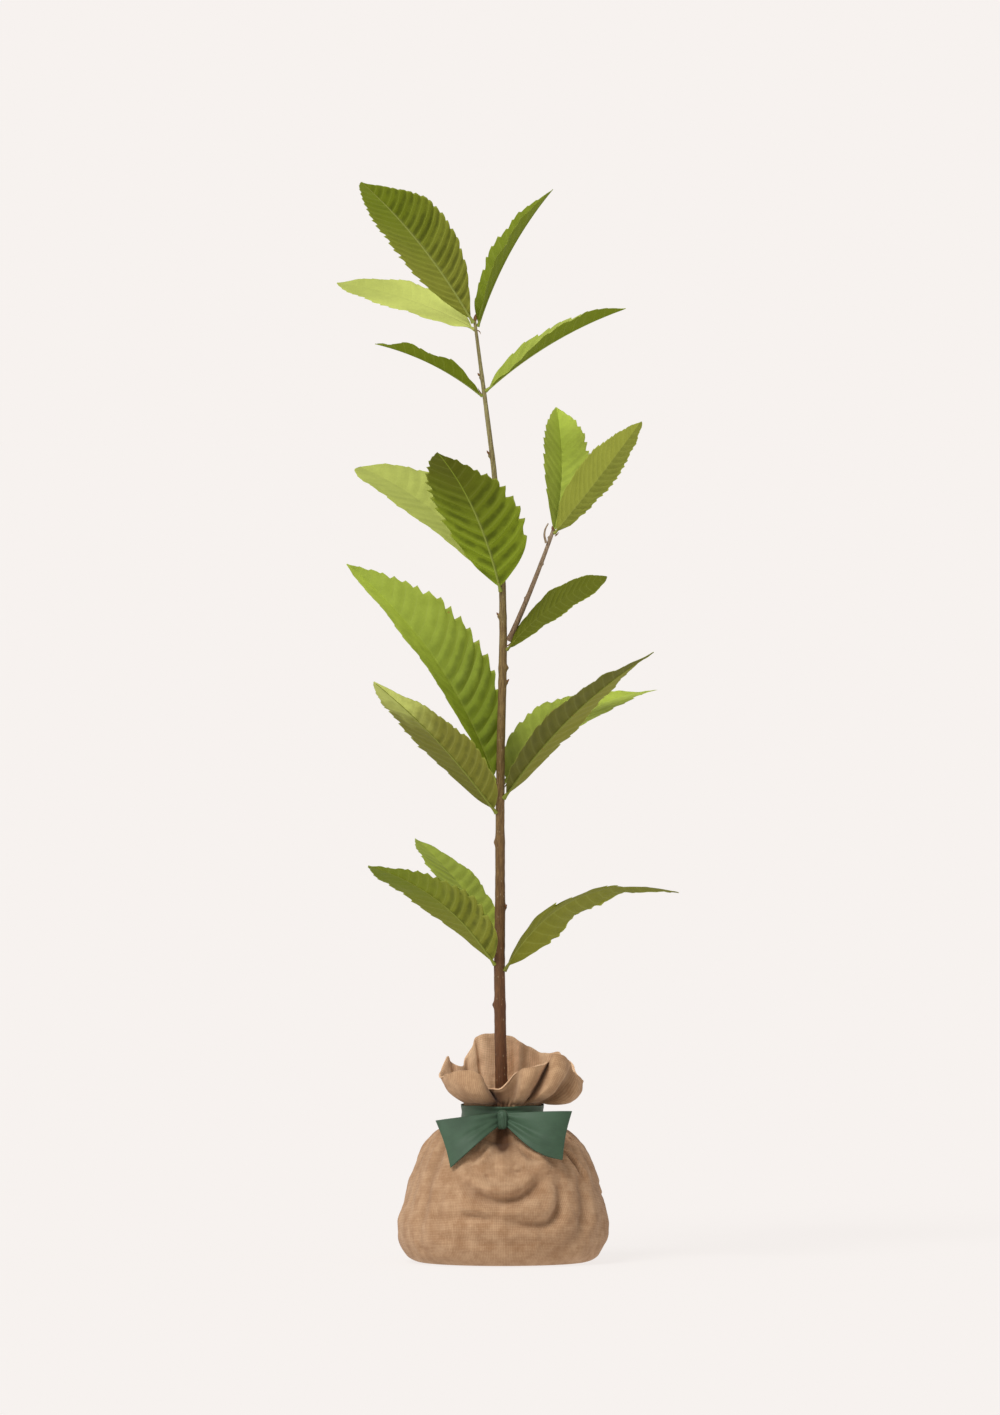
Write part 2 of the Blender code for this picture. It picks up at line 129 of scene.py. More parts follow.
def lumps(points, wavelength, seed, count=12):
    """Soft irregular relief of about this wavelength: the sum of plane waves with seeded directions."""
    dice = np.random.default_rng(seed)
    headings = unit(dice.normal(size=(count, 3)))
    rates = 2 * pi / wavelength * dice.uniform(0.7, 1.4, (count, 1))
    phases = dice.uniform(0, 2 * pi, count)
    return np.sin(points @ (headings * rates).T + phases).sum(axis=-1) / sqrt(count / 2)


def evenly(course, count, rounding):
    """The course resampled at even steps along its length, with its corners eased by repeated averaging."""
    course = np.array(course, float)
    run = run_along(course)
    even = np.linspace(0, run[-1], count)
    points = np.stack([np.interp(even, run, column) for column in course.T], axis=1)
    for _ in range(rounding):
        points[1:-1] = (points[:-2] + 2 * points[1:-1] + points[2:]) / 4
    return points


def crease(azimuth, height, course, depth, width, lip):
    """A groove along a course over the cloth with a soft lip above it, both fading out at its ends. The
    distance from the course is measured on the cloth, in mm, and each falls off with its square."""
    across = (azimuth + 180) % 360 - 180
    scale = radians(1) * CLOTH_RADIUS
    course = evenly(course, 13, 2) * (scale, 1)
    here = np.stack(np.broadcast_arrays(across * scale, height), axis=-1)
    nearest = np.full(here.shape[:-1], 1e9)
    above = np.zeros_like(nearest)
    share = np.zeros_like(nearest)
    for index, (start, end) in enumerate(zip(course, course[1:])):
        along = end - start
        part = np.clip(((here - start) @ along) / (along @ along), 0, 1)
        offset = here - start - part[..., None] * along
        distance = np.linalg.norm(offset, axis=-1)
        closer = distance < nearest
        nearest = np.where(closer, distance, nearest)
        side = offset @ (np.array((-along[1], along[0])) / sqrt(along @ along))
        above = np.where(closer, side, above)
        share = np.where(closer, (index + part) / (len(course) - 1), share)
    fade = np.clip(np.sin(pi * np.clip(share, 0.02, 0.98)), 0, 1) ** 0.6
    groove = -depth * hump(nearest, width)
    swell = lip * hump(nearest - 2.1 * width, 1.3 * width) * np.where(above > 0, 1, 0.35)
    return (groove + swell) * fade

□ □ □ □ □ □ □

Return nothing but the lines from the start of the listing above through the line containing "return points", exactly as given.

*SOLUTION TO THE PROBLEM*:
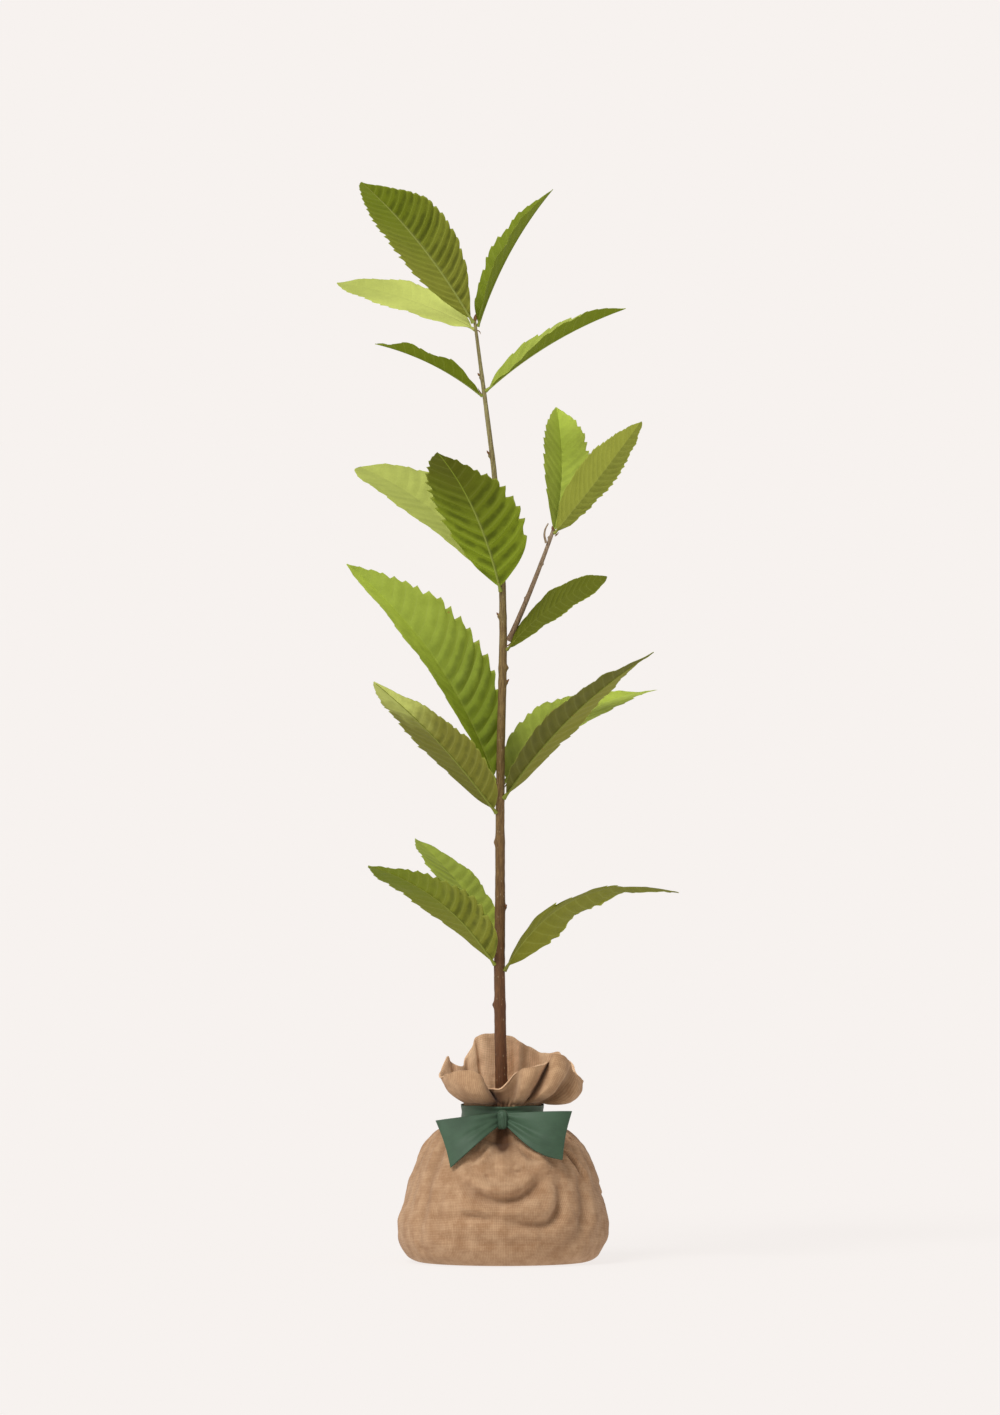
Write part 2 of the Blender code for this picture. It picks up at line 129 of scene.py. More parts follow.
def lumps(points, wavelength, seed, count=12):
    """Soft irregular relief of about this wavelength: the sum of plane waves with seeded directions."""
    dice = np.random.default_rng(seed)
    headings = unit(dice.normal(size=(count, 3)))
    rates = 2 * pi / wavelength * dice.uniform(0.7, 1.4, (count, 1))
    phases = dice.uniform(0, 2 * pi, count)
    return np.sin(points @ (headings * rates).T + phases).sum(axis=-1) / sqrt(count / 2)


def evenly(course, count, rounding):
    """The course resampled at even steps along its length, with its corners eased by repeated averaging."""
    course = np.array(course, float)
    run = run_along(course)
    even = np.linspace(0, run[-1], count)
    points = np.stack([np.interp(even, run, column) for column in course.T], axis=1)
    for _ in range(rounding):
        points[1:-1] = (points[:-2] + 2 * points[1:-1] + points[2:]) / 4
    return points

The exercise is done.